A notable case comes from a Division I soccer program that implemented a "Mental Resilience Team." This program paired every player with a peer buddy and assigned two alumni mentors to the squad. Over two seasons, athletes reported a 34% reduction in self-identified choking incidents during crucial matches. The program included weekly peer-led pressure drills—for example, taking penalty kicks after a set of intense physical sprints to simulate game fatigue—and monthly mentor sessions focused on cognitive reframing.

According to the team psychologist, the key was that athletes no longer felt shame about choking. They saw it as a shared challenge to overcome together. The peer support removed the stigma, and the mentors gave them a roadmap. External research confirms these findings. A study in the Journal of Applied Sport Psychology demonstrated that athlete social support was a significant predictor of lower competitive anxiety and fewer choking episodes. The study emphasized that the quality of support—trust, empathy, and practical advice—trumped the quantity of interactions.

Lessons for Smaller Programs

You don’t need a budget for sport psychologists to build this kind of culture. A simple mentorship pairing between a veteran and a rookie, combined with weekly team huddles to discuss pressure, can yield meaningful improvements. Intentionality and consistency are what matter most. Start small, document the results, and iterate.

Common Pitfalls and How to Avoid Them

  • Ignoring power dynamics: Mentors who are overly critical or authoritative can increase an athlete’s pressure. Train mentors to adopt a collaborative, supportive tone. The relationship should feel safe, not evaluative.
  • Over-reliance on peer support alone: Peers may lack the perspective to handle severe anxiety or repeated choking. Ensure that mentors or a licensed professional are available for more serious cases. Peer support is a first line, not a cure-all.
  • Inconsistency: A program that meets once a month cannot build the trust needed for vulnerability. Short, frequent interactions—even 10 minutes twice a week—are more effective than long monthly sessions.
  • Excluding less prominent athletes: Choking affects everyone, not just the stars. If a program only pairs star players with mentors, it misses the athletes who may need support most. Make participation universal and inclusive.
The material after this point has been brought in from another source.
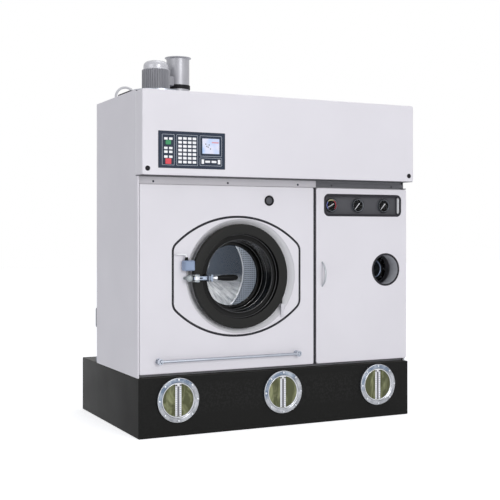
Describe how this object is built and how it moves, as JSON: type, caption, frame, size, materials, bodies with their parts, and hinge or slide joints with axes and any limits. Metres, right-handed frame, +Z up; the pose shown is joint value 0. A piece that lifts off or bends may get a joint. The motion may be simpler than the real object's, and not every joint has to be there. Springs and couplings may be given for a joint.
{
  "type": "dry cleaning machine",
  "caption": "Front-loading dry cleaning machine: solvent base tank, cabinet with round loading door, control header, service door and roof fan.",
  "frame": {"origin": "on the floor under the middle of the bounding box", "axes": "+Z up, the front with the loading door faces -Y, +X to the right seen from the front"},
  "size_m": [1.76, 1.12, 2.198],
  "materials": {
    "white_paint": "satin powder coat",
    "black_paint": "satin paint",
    "frame_paint": "satin paint",
    "grey_paint": "satin paint",
    "motor_paint": "satin paint",
    "black_casting": "painted casting",
    "grey_casting": "painted casting",
    "polished_steel": "polished",
    "brushed_steel": "brushed",
    "zinc_steel": "zinc plated",
    "dark_steel": "blackened",
    "black_rubber": "matt",
    "black_plastic": "semi-gloss",
    "white_plastic": "satin",
    "grey_plastic": "satin",
    "slate_plastic": "satin",
    "blue_plastic": "satin",
    "green_plastic": "gloss",
    "red_plastic": "gloss",
    "display_panel": "gloss",
    "door_glass": "clear",
    "sight_glass": "clear, tinted by the solvent behind it"
  },
  "bodies": {
    "machine": {"left_side_panel": "white_paint", "right_side_panel": "white_paint", "rear_panel": "white_paint", "roof_panel": "white_paint", "front_panel": "white_paint", "door_surround": "white_paint", "header_shell": "white_paint", "base_tank": "black_paint", "sight_flanges": "polished_steel", "sight_glasses": "sight_glass", "level_strips": "white_plastic", "flange_bolts": "zinc_steel", "cabinet_frame": "frame_paint", "surround_seal": "black_rubber", "lintel_strips": "grey_paint", "panel_screws": "zinc_steel", "grab_rail": "brushed_steel", "round_caps": "black_rubber", "control_panel": "slate_plastic", "keypad": "white_plastic", "display": "display_panel", "hinge_bracket": "zinc_steel", "hinge_pins": "zinc_steel", "latch_keeper": "zinc_steel", "lock_box": "blue_plastic", "lock_cable": "white_plastic", "tub": "brushed_steel", "bearing_housing": "black_casting", "shaft_bearings": "zinc_steel", "drive_belt": "black_rubber", "drive_motor": "motor_paint", "gauge_plate": "grey_paint", "gauge_cases": "black_plastic", "still_vessel": "brushed_steel", "still_cover": "black_casting", "fan_housing": "brushed_steel", "fan_motor": "motor_paint", "exhaust_duct": "brushed_steel", "roof_hose": "grey_plastic", "pump": "grey_casting", "pump_motor": "motor_paint"},
    "loading_door": {"door_ring": "black_casting", "door_glass": "door_glass", "door_gasket": "black_rubber", "latch_pin": "dark_steel"},
    "latch": {"latch_lever": "polished_steel", "latch_grip": "black_plastic"},
    "service_door": {"service_door": "white_paint", "service_door_trims": "black_rubber", "pull_handle": "polished_steel"},
    "drum": {"drum": "polished_steel", "drum_shaft": "zinc_steel", "drum_pulley": "black_casting"},
    "motor_rotor": {"motor_pulley": "zinc_steel"},
    "fan_rotor": {"fan_impeller": "brushed_steel"},
    "left_needle": {"left_needle": "white_plastic"},
    "middle_needle": {"middle_needle": "white_plastic"},
    "right_needle": {"right_needle": "white_plastic"},
    "start_button": {"start_button": "green_plastic"},
    "stop_button": {"stop_button": "red_plastic"}
  },
  "joints": [
    {"name": "door_swing", "type": "hinge", "parent": "machine", "child": "loading_door", "pos_m": [0.005, -0.47, 0.875], "axis": [0, 0, 1], "range_deg": [0, 105]},
    {"name": "latch_swing", "type": "hinge", "parent": "loading_door", "child": "latch", "pos_m": [-0.5475, -0.53, 0.87], "axis": [0, 0, -1], "range_deg": [0, 100]},
    {"name": "service_swing", "type": "hinge", "parent": "machine", "child": "service_door", "pos_m": [0.87, -0.47, 0.868], "axis": [0, 0, 1], "range_deg": [0, 110]},
    {"name": "drum_spin", "type": "hinge", "parent": "machine", "child": "drum", "pos_m": [-0.264, 0, 0.875], "axis": [0, 1, 0], "continuous": true},
    {"name": "motor_spin", "type": "hinge", "parent": "machine", "child": "motor_rotor", "pos_m": [0.125, 0.2, 0.452], "axis": [0, 1, 0], "continuous": true},
    {"name": "fan_spin", "type": "hinge", "parent": "machine", "child": "fan_rotor", "pos_m": [-0.588, 0.014, 1.94], "axis": [0, 0, 1], "continuous": true},
    {"name": "left_needle_turn", "type": "hinge", "parent": "machine", "child": "left_needle", "pos_m": [0.354, -0.46, 1.288], "axis": [0, 1, 0], "range_deg": [0, 270]},
    {"name": "middle_needle_turn", "type": "hinge", "parent": "machine", "child": "middle_needle", "pos_m": [0.54, -0.46, 1.288], "axis": [0, 1, 0], "range_deg": [0, 270]},
    {"name": "right_needle_turn", "type": "hinge", "parent": "machine", "child": "right_needle", "pos_m": [0.726, -0.46, 1.288], "axis": [0, 1, 0], "range_deg": [0, 270]},
    {"name": "start_press", "type": "slide", "parent": "machine", "child": "start_button", "axis": [0, 1, 0], "range_m": [0, 0.0025], "stiffness_N_per_m": 400},
    {"name": "stop_press", "type": "slide", "parent": "machine", "child": "stop_button", "axis": [0, 1, 0], "range_m": [0, 0.0025], "stiffness_N_per_m": 400}
  ],
  "couplings": [
    {"joint": "motor_spin", "follows": "drum_spin", "ratio": 5.3529}
  ]
}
Conclusion: Turning Choking Into a Growth Moment

Choking under pressure is not a character flaw or a sign of insufficient physical preparation. It is a predictable, manageable psychological response that can be rewired with the right support system. Peer support and mentorship offer a humane, scalable, and cost-effective solution. By normalizing the struggle, sharing proven strategies, and creating a web of emotional safety, athletic organizations can shift the narrative around choking from shame to shared growth.

The next step is simple: start a conversation. Ask your athletes, “When was the last time you felt pressure? Who helped you through it?” The answers will reveal where the gaps are—and where the opportunity lies to build a peer-mentor network that turns pressure from a threat into a challenge. Every athlete deserves not just to survive high-stakes moments, but to thrive in them.